Rigs contracted by Apache Corp drill for crude oil locked tight in shale in west Texas' Permian Basin near the town of Mertzon, Texas, in this October 29 2013 file photo. Picture: REUTERS
Rigs contracted by Apache Corp drill for crude oil locked tight in shale in west Texas' Permian Basin near the town of Mertzon, Texas, in this October 29 2013 file photo. Picture: REUTERS

THIS winter Jim Ratcliffe, the British billionaire founder of Ineos, the chemicals group, is trying to spark a local shale gas revolution. He has offered to share 6% of future revenues with communities or landowners if they work with Ineos to develop the energy source — far more than anything offered in the UK before.

"This will be a game changer," he argues, explaining that he copied the idea of a 6% pledge from America, where similar handouts have helped start a dramatic expansion of shale gas extraction since 2010. In truth, the chances of this offer being widely accepted are not high: extracting shale gas remains so contentious in the UK that it has hitherto largely been blocked. But Mr Ratcliffe deserves a cheer for trying. To understand why, take a look at the latest World Economic Outlook report from the International Monetary Fund (IMF), released this week.

Buried in the document is a sidebar which tries to calculate the effect of the shale revolution on US industry. The results are sobering, not just for European industrial groups, but taxpayers and politicians too.

As the IMF points out, the revolution in the US has caused natural gas prices to fall sharply there, even as they have risen in Europe and Japan. This is because gas, unlike oil, cannot be easily transported around the world, meaning that regional prices vary widely according to the location of the energy source.

Earlier this year a paper released by the US Federal Reserve calculated that these price variations had boosted the output of American manufacturers by 3% since 2006, while raising investment by 10% and jobs by 2%; the effect on specific energy-linked industries was far higher. However, the IMF’s research suggests that the difference in energy costs has boosted US manufacturing exports by 6%, and it argues that each 10% fall in the relative price of natural gas in the US will boost US industrial production by a further 0.7%, compared to that of Europe.

At first glance, this 0.7% differential may not sound important. But if this gap is maintained over several years, the effect for competitiveness and output will be significant. It is not just the productivity statistics that matter; what the shale gas revolution has also done is create something that the IMF report does not mention: a transatlantic gap in psychology.

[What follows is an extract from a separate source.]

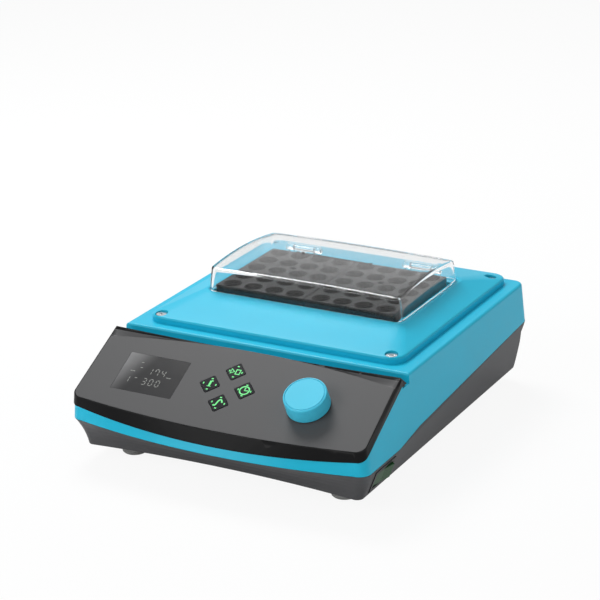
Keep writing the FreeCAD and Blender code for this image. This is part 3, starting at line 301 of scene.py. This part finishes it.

For many business leaders in America today, shale gas has not merely lowered energy costs; it has also fostered new respect for technological innovation. Think about it. A decade ago it seemed almost impossible to imagine that America might ever break its dependence on Middle East oil imports, let alone see some rust-belt industries become competitive. Shifting attitudes are helping to spur a second change: as American businesses enjoy the benefits of lower energy costs, a new spirit of collaboration is taking hold among environmentalists, politicians and energy groups. Take Colorado. Previously, environmental groups were strongly opposed to the expansion of shale gas. But some, such as the Environmental Defence Fund, are now working with John Hickenlooper, the governor, to find ways to deal with issues such as methane gas leakage or water contamination. "There is a recognition now that people need to work together," observes Fred Krupp, head of EDF Energy. "This is spreading to other states."

Not so in Europe; or not yet. This week Nick Clegg, the leader of Britain’s Liberal Democrat party, threw his weight behind shale gas. But many British politicians remain suspicious of fracking, and environmental groups are stridently opposed. In France and Germany, antipathy is even more intense. "There is a such a big gap (in attitudes)," laments Edmond Alphandéry, a former French finance minister.

This gap partly reflects differences in geography: Britain is a crowded island, and in France the main shale gas reserves are found in places such as Paris and Provence. There are big differences in the legal structure of landholding too. But the other problem, it seems, is one of zeitgeist. American business leaders (and voters) have an incentive to gamble on bold technological change; in Europe, it is harder to dream about pleasant surprises.

Perhaps a few bold pioneers such as Mr Ratcliffe can help change this. It would be nice to hope so. But the longer shale gas remains a dirty word in Europe, the more the transatlantic gap in productivity — and psychology - will widen. And that is bad news for Europe, at a time when the continent needs every iota of growth it can find.